移民問題は、米国だけの問題ではなく、グローバルな問題です。一例として6月に英国でEU(欧州連合)離脱を巡る国民投票が実施されたのも、もとを正せば、移民問題がきっかけでした。
【参考記事】
●緊急特集:EU離脱・英国国民投票まとめ。まさかのEU離脱で世界に激震
米国の場合、現在、移民の流入は高水準になっています。下は米国でグリーンカード(永住権)を取得した人の数を示しています。
よく話題になるメキシコからの不法移民は、当然、上の数字には含まれていません。
■米国政府に対する国民の信頼は過去最低に近い
それにしても上院議員から国務長官まで歴任したヒラリー・クリントンが、なぜ、今までまったく政治家の経験ゼロのトランプに対して苦戦を強いられているのか?という疑問が湧きます。
その答えは、米国民の政治やエスタブリッシュメント(支配階級)に対する不信に求めることができるでしょう。
下は超党派の調査機関、ピュー・リサーチセンターがまとめた、米国政府に対する国民の信頼感のグラフです。ここでは「信頼している」と答えた回答者のパーセントから「信頼していない」という数字を引き算した結果を示しています。

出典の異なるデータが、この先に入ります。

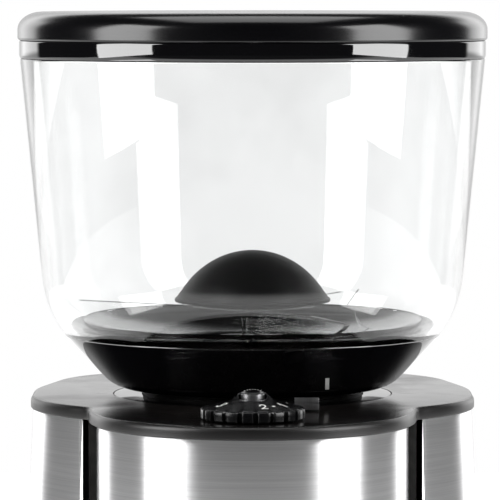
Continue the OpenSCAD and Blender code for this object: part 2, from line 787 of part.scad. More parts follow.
module chute_form(grow, past) {
    hull() {
        block([-chute_port - grow, -chute_face - 1 - past, chamber_cavity_z - grow],
            [chute_port + grow, -chute_face + past, chamber_cavity_z + chute_port + grow]);
        translate([0, -spout_reach, column_z + collar_h - past])
            cylinder(r = spout_r + grow, h = 2 + past, $fn = 48);
    }
}

collar_h = 8;

module chute() {
    color([0.2, 0.2, 0.2]) at_burr() difference() {
        intersection() {
            chute_form(chute_wall, 0);
            block([-chamber_r, -spout_reach - 2 * spout_r, column_z + collar_h], [chamber_r, -chute_face, chamber_top]);
        }
        chute_form(0, 1);
    }
}

// ---------- Housing ----------
module rounded_disc(r) {
    rotate_extrude($fn = 64) polygon(concat([[0, 0]], [[r - 0.8, 0], [r, 0.8]],
        arc([r - plate_round, plate_t - plate_round], plate_round, 0, 90, 4), [[0, plate_t]]));
}

bush_hole_r = bush_r;
screw_head_r = 2.7;
screw_head_t = 1.9;
screw_r = 2;
base_head_r = 4;
base_head_t = 3;
pillar_back_x = 42;
pillar_back_y = 60;
pillar_places = [[-pillar_x, 0], [pillar_x, 0], [-pillar_back_x, pillar_back_y], [pillar_back_x, pillar_back_y]];

module top_plate() {
    color(satin_black) at_burr() difference() {
        translate([0, 0, plate_z]) {
            hull() for (side = [-1, 1]) {
                translate([side * side_x, -side_front, 0]) rounded_disc(side_r);
                translate([side * side_x, side_rear, 0]) rounded_disc(side_r);
                translate([side * corner_x, corner_back, 0]) rounded_disc(corner_r);
            }
            hull() {
                translate([0, -lobe_reach, 0]) rounded_disc(lobe_r);
                translate([0, -lobe_side_reach, 0]) rounded_disc(lobe_side_r);
            }
        }
        translate([0, 0, top_z - trim_t]) cylinder(r = trim_r, h = trim_t + 1);
        translate([0, 0, plate_z - 1]) cylinder(r = collar_r + 3, h = plate_t + 2);
        translate([0, -dial_reach, plate_z - 1]) cylinder(r = bush_hole_r, h = plate_t + 2);
        for (p = pillar_places) translate([p[0], p[1], plate_z]) {
            translate([0, 0, -1]) cylinder(r = screw_r, h = plate_t + 2, $fn = 24);
            translate([0, 0, plate_t - screw_head_t - 0.1]) cylinder(r = screw_head_r, h = 3, $fn = 32);
        }
    }
}

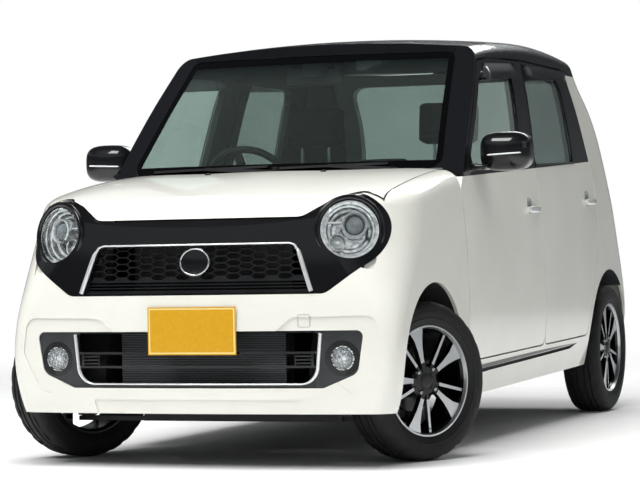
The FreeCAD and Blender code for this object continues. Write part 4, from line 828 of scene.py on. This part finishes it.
for side, way in SIDES:
    body = "front_door_" + side
    bm = bmesh.new()
    bmesh.ops.create_cube(bm, size=2)
    bmesh.ops.subdivide_edges(bm, edges=bm.edges[:], cuts=15, use_grid_fill=True)
    for corner in bm.verts:
        spot = mirror_dome(corner.co)
        corner.co = [way * (MIRROR_MIDDLE.x + spot.x * MIRROR_HALF.x), MIRROR_MIDDLE.y + spot.y * MIRROR_HALF.y,
                     MIRROR_MIDDLE.z + spot.z * MIRROR_HALF.z]
    block(bm, (0.066, 0.080, 0.022), (way * 0.729, -0.652, 1.0425), 0.009)
    piece("mirror_housing_" + side, bm, BLACK, body, ("door_mirror_" + side,), 50)
    bm = bmesh.new()
    block(bm, (0.160, 0.0035, 0.108), (way * MIRROR_MIDDLE.x, -0.5440, MIRROR_MIDDLE.z), 0.0015)
    piece("mirror_glass_" + side, bm, MIRROR, body)
    bm = bmesh.new()
    line = []
    for k in range(21):
        across, up = -0.62 + 1.34 * k / 20, -0.20 + 0.08 * k / 20
        plane = (abs(across) ** MIRROR_FACE_CURVE + abs(up) ** MIRROR_FACE_CURVE) ** (1 / MIRROR_FACE_CURVE)
        deep = -(1 - plane ** MIRROR_DEPTH_CURVE) ** (1 / MIRROR_DEPTH_CURVE)
        line.append(Vector((way * (MIRROR_MIDDLE.x + across * MIRROR_HALF.x), MIRROR_MIDDLE.y + deep * MIRROR_HALF.y,
                            MIRROR_MIDDLE.z + up * MIRROR_HALF.z)))
    tube(bm, line, 0.0030, widths=[0.5] + [1.0] * 19 + [0.5])
    piece("mirror_light_slit_" + side, bm, PALE, body)

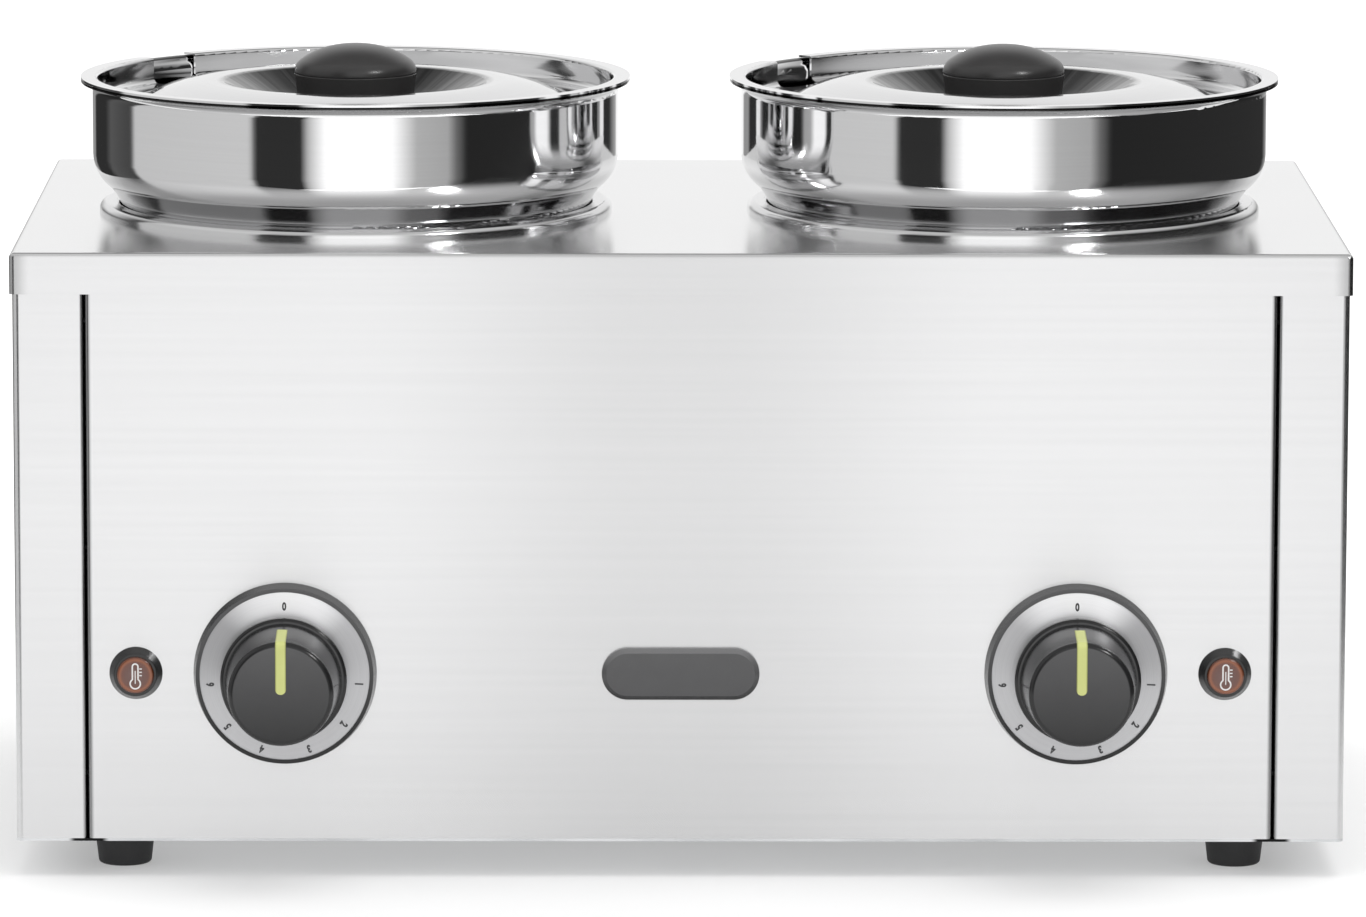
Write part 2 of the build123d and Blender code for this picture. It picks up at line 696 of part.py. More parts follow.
# Dials: each has a black bezel, a silver scale ring, a knob with a pointer strip and a thermostat
for side, sign in sides.items():
    x = dial_x(side)
    dial_section = outward_section(x, body_front, control_height)
    dial_axis = level_axis(x, control_height)
    ring_seat = bezel_height - scale_ring_recess - scale_ring_sheet
    ring_radius = bezel_face_radius - bezel_lip

    with BuildPart() as bezel:
        with BuildSketch(dial_section):
            with BuildLine():
                Polyline(
                    (bezel_bore, bezel_back_recess_depth),
                    (bezel_back_recess_radius, bezel_back_recess_depth),
                    (bezel_back_recess_radius, 0),
                    (bezel_radius, 0),
                    (bezel_face_radius, bezel_height),
                    (ring_radius, bezel_height),
                    (ring_radius, ring_seat),
                    (bezel_bore, ring_seat + scale_ring_rise),
                    close=True,
                )
            make_face()
            fillet(vertices().group_by(Axis.Y)[-1].sort_by(Axis.X)[-1], radius=bezel_lip / 2)
        revolve(axis=dial_axis)
    save(bezel, f"{side}_dial_bezel")

    # The ring is spun as a very shallow cone that rises towards the knob
    ring_slope = scale_ring_rise / (ring_radius - bezel_bore)
    ring_edge = ring_radius - shaft_clearance
    ring_edge_back = ring_seat + ring_slope * shaft_clearance
    ring_bore_back = ring_seat + ring_slope * (ring_radius - scale_ring_bore)
    with BuildPart() as scale_ring:
        with BuildSketch(dial_section):
            with BuildLine():
                Polyline(
                    (ring_edge, ring_edge_back),
                    (scale_ring_bore, ring_bore_back),
                    (scale_ring_bore, ring_bore_back + scale_ring_sheet),
                    (ring_edge, ring_edge_back + scale_ring_sheet),
                    close=True,
                )
            make_face()
        revolve(axis=dial_axis)
    save(scale_ring, f"{side}_scale_ring")

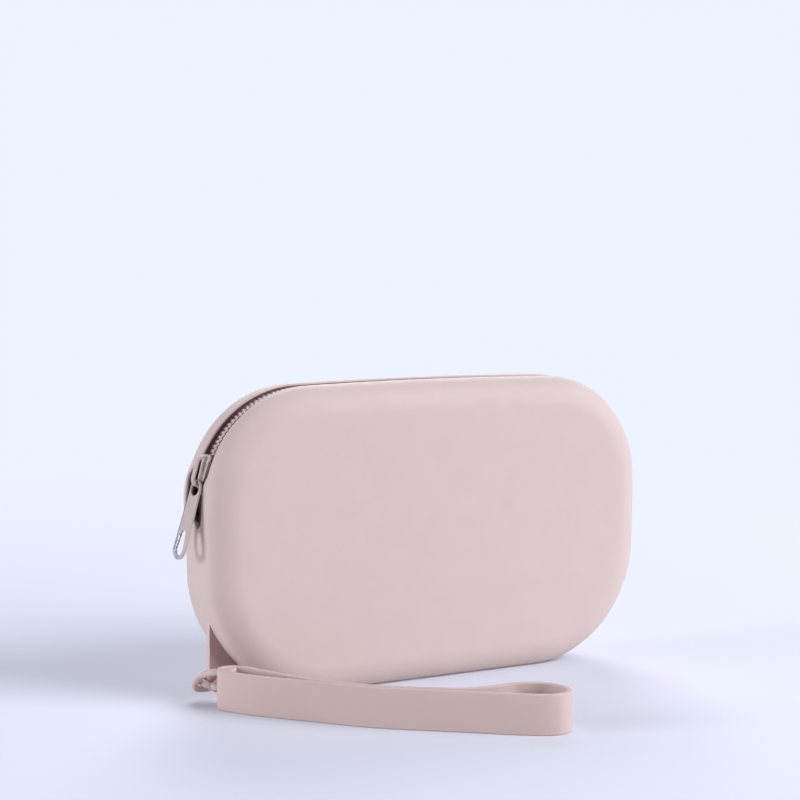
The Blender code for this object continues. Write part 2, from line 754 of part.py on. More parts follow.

これを見ると、米国政府に対する国民の信頼は、過去最低にかなり近いことがわかります。
■FRBは米国民から嫌われている!
もうひとつ、我々投資家が心に止めておかねばならないことは、アメリカの中央銀行であるFRB(米連邦準備制度理事会)に対する国民の支持は、とても低いということでしょう。
【略号の説明】
CDC 米国疾病予防管理センター
FBI 連邦捜査局
NASA アメリカ航空宇宙局
CIA 中央情報局
FDA 米国食品医薬品局
EPA 環境保護庁
FRB 連邦準備制度理事会
IRS 内国歳入庁
トランプは「FRBに対する米国民の支持は低い」ということをよくわきまえているので、「自分が大統領になったら、イエレン議長は再任させない」ということを明言しています。
また、クリントンもさすがにFRBの改革に関して何もアイデアがないと思われるのはまずいので、「私が大統領になったら、投資銀行出身者が連邦準備制度理事や地区連銀総裁になることを禁じる」ということを打ち出しています。するとニューヨーク連銀総裁のウイリアム・ダドリーやスタンレー・フィッシャーFRB副議長は、クビになるリスクがあるということです。
■ヒラリー勝利→リスクオンの株高→円安とは単純にいかない
さて、最後のポイントですが、クリントンは増税を提唱し、トランプは減税を提唱しています。
特にクリントンの公約は富裕層にとってかなりの増税を意味しており、過去の経験では増税の気運が高まる、と株式市場はそれを嫌気することが多かったです。
だから、「クリントン勝利→リスクオンの株高→円安」というふうに単純に考えない方が良いと思います。